Margret Steinthorsdottir et al., Dept. of Geological Sciences, Stockholm University, SE-106 91 Stockholm, Sweden. Posted online 23 July 2012; doi: 10.1130/G33334.1.

In this manuscript, Margret Steinthorsdottir and colleagues propose a novel mechanistic link between marine and terrestrial mass extinction via atmospheric CO2-driven changes in plant transpiration across the Triassic-Jurassic mass extinction boundary (200 million years ago). This study is the first to calibrate the plant transpiration of an ancient terrestrial ecosystem during a period of high CO2-induced global warming and to link plant physiological forcing to broader environmental degradation and loss of biodiversity through effects on the hydrological cycle. The effect of the current rise in CO2 concentration on the hydrological cycle is receiving increasing attention, and it has been repeatedly suggested (but not tested) that the physiological forcing of atmospheric CO2 (i.e., the effects on plant transpiration) may equal or exceed the effects of the radiative forcing of CO2. The results reported in this paper may not only provide a mechanism to link the effects of rapid rise in atmospheric CO2 concentration and environmental degradation/loss of biodiversity at the Triassic-Jurassic mass extinction boundary, but also may have a significant relevance for the discussion of future impacts of global warming. Plant transpiration responses may thus be of key importance in both past and future climate change, through physiological forcing of the hydrological cycle.

Barrier islands on bedrock: A new landform type demonstrating the role of antecedent topography on barrier form and evolution

J.A.G. Cooper et al., University of Ulster, School of Environmental Sciences, Coleraine BT52 1SA, Northern Ireland, UK. Posted online 23 July 2012; doi: 10.1130/G33296.1.

A new chain of barrier islands has been discovered in one the highest wave energy environments on Earth. The 90-km-long chain of sandy barrier islands flanks the western shore of Scotland's Western Isles (Outer Hebrides). Uniquely among barrier islands, these are migrating over a solid bedrock surface and the shape of the underlying surface is fundamental in controlling their response to rising sea level. In some parts, the islands resemble typical barrier islands with tidal inlets and deltas, but where the bedrock surface is high, the islands enclose perched lagoons and lack tidal deltas. The planar bedrock surface is crucial in permitting barrier islands to form in such high energy settings -- it reduces incoming wave energy to the point that islands can stabilize.
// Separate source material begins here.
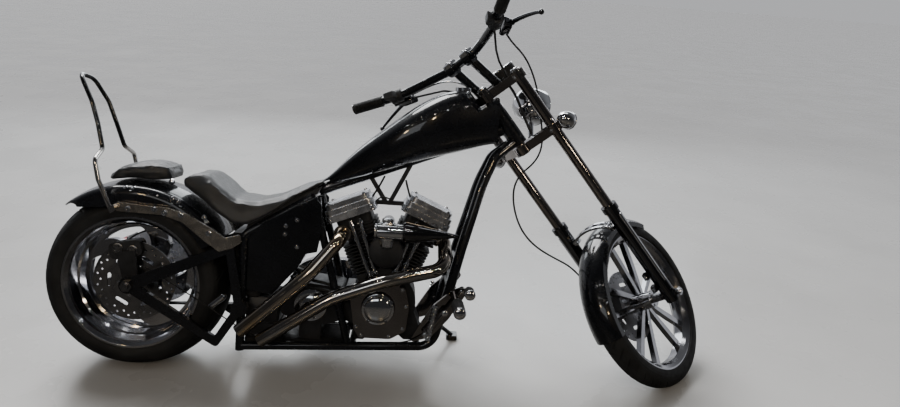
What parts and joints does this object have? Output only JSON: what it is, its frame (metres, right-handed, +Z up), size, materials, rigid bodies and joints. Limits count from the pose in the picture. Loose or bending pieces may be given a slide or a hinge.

Early signals of new volcanic unrest at Campi Flegrei caldera? Insights from geochemical data and physical simulations

Giovanni Chiodini et al., Istituto Nazionale di Geofisica e Vulcanologia, Osservatorio Vesuviano, via Diocleziano 328, 80124 Naples, Italy. Posted online 23 July 2012; doi: 10.1130/G33251.1.

Many hundreds of thousands people live at Campi Flegrei, a caldera located near Naples, Italy, which had a large ground inflation in 1982-1984 followed by twenty years of subsidence. Recently, the behavior of the volcano has changed: the fumaroles have increased in activity; swarms of low-magnitude earthquakes have become more frequent; and the ground started a new general uplifting trend, indicating that the system is undergoing repeated injections of magmatic fluid. Physical simulations of the process show that total injected fluid masses are the same order of magnitude as those emitted during small to medium size volcanic eruptions, and their cumulative curve highlights a current period of increasing activity.

Upper plate tectonic stress state may influence interseismic coupling on subduction megathrusts

Laura M. Wallace et al., GNS Science, Lower Hutt 5040, New Zealand. Posted online 23 July 2012; doi: 10.1130/G33373.1.

Faults that accommodate subduction of one tectonic plate beneath another produce the largest and most destructive earthquakes and tsunamis on Earth -- such as the March 2011 M9.0 earthquake and tsunami in northern Japan. The increasing use of GPS techniques to measure deformation of tectonic plates at subduction zones has revealed that in some cases the subducting and overriding plates are locked or "coupled" together between large earthquakes due to friction along the fault, while other subduction plate boundaries tend to creep aseismically. Using GPS data from subduction zones in southwest Japan, New Zealand, and Vanuatu to document the degree of fault locking versus fault creep, Laura M. Wallace and colleagues show that a lateral change from aseismic creep to deep locking also correlates with a change in the tectonic behavior of the overriding plate from rifting to contraction. To explain this observation, they suggest that interactions between fluid pressure and the tectonic stress regime within the overriding plate may influence the degree of locking versus creep on the subduction interface fault. This new hypothesis may help to explain why some subduction zones lock up and produce great megathrust earthquakes while others do not.

Thickness of the chemical weathering zone and implications for erosional and climatic drivers of weathering and for carbon-cycle feedbacks

A. Joshua West, Dept. of Earth Sciences, University of Southern California, 3651 Trousdale Parkway, Los Angeles, California 90089, USA. Posted online 23 July 2012; doi: 10.1130/G33041.1.

The thin veneer at Earth's surface, known as the Critical Zone, plays host to a range of chemical reactions that are critical for generating and sustaining the resources that support life and shape the natural environment. The chemical breakdown of minerals -- known as chemical weathering -- is one of the most important of these chemical reactions. Until now, little has been known about where chemical weathering takes place, with soils typically thought to define the most important interface across which rocks break down chemically and physically. The analysis presented here challenges this assumption, indicating that chemical weathering takes place across a distributed zone that is often at least partly hosted in soils, but may also include bedrock, for example along fractures at depth. As a result, even landscapes with minimal soil may generate significant weathering fluxes. Moreover, because the total flux of material associated with erosion is high in these settings, they may play disproportionately important roles in global geochemical cycles. The ultimate message is that just because landscapes don't have soils doesn't mean that they are not significant players in the global exchange between the solid rock that makes up the bulk of the Earth and the life-sustaining surface.